- Born: 1971 (age 54–55) Maasmechelen, Limburg, Belgium
- Other names: "The Lodgers' Killer" "B&B Murderer"
- Convictions: Murder, Car theft, Fuel fraud
- Criminal penalty: Life imprisonment (Belgium) 25 years imprisonment (France)

Details
- Victims: 3–4
- Span of crimes: October – November 2011
- Country: France, Belgium; Spain (suspected)
- States: Drôme, Luxembourg; Andalusia (suspected)
- Date apprehended: 2 December 2011
- Imprisoned at: Lantin Prison

= Étienne Dedroog =

Belgian serial killer

Étienne Dedroog (born 1971), known as The Lodgers' Killer, is a Belgian criminal and serial killer, responsible for killing a woman in France and the double murder of a Flemish couple. He is also suspected of another murder in Spain. Dedroog was sentenced to life imprisonment for the double murder, 25 years for the France murder and is currently being investigated for the Spain killing.

==Biography==
Not much is known about Dedroog's early life, but it was known that he was very attached to his mother. When she died in 2007, at the same time he was getting a divorce, Dedroog experienced a mental breakdown the following year. According to reports from psychiatrists and psychologists, he has a "psychopathic personality", referring to his morbid egocentrism and tendency to manipulate others.

===Murders===
====Véronique Crettaz====
Before settling in Crettaz's rural B&B home in Bouchet, Dedroog committed fuel fraud, as well as scamming tens of hotels and B&Bs in Châteauneuf-du-Pape, Carpentras, Vedène and Caderousse. On 11 October 2011 he killed the 57-year-old by cutting her external carotid artery, before stealing her credit cards and escaping in her car towards Spain.

====Tomas Martínez López====
On the early morning of 16 November, 76-year-old Tomas Martínez López had decided to go fishing near the Cabo de Gata-Níjar Natural Park in Andalusia. After mentioning his intentions at a bar where he had breakfast, he travelled to a location called Cala Raja, only to be later found dead on a gravel road with his car missing. Initially believed to be an accidental fall that had caused the death, it was later revealed that López had been killed by a violent blow to the head with a rock, which had fractured his skull. His missing car was found on 10 December in La Jonquera, with DNA traces from the steering wheel matching those of Étienne Dedroog.

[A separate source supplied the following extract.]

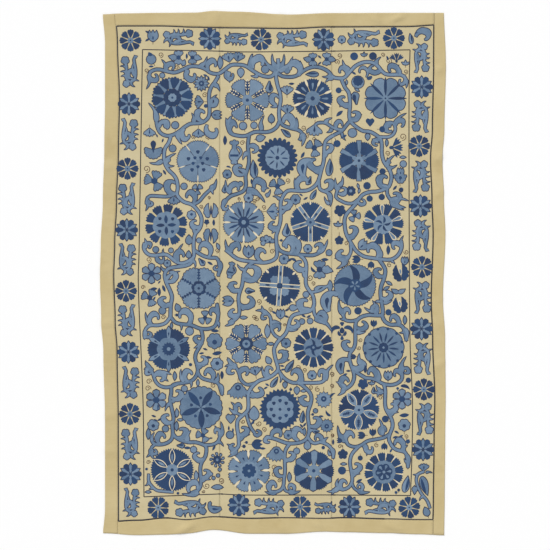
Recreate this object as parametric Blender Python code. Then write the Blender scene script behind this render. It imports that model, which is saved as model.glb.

At the time of the murder, Dedroog was in Almería, working as a seasonal orange grower. Authorities later learned that between 17 and 25 November the suspected killer was spotted first in Valencia and then Huesca before returning to Belgium. While examining the deceased's home, they also found a bill issued in Dedroog's name from a hotel in Benidorm, disposed of in the waste bucket.

====Martin and Mia Blankaerts====
After arriving in Grandvoir, Neufchâteau, Dedroog was directed towards lodging at the house of Martin and Mia Blankaerts (71 and 69 years old, respectively). Deciding that he wanted to steal their car, but was afraid that they would notice him, Dedroog subsequently strangled the couple. He then stole their car and a computer, before eventually abandoning the car in Bruges.

==Surrender and trials==
On 1 December, Dedroog sent a message to his niece on Facebook, stating that he "does not recognize [himself] anymore", that "he did not deserve to be called a brother" and that "he had done more serious things than Ronald Janssen". The day after, he surrendered himself to the police in Leuven.

He immediately confessed to killing the Blankaerts, and on 7 November 2014 he was sentenced to life imprisonment by the Assizes in Arlon. However, he vehemently denied killing Crettaz, despite admitting that he had indeed stayed in her lodge on the date of death. Despite the best efforts of his defence team, Dedroog was sentenced to a further 25 years imprisonment by the French assize court.

Since 2015, after a complete investigation, the Spanish police have officially suspected Dedroog as the killer of López, and the lawyer has requested, on behalf of the victim's family, an extradition so he could face trial.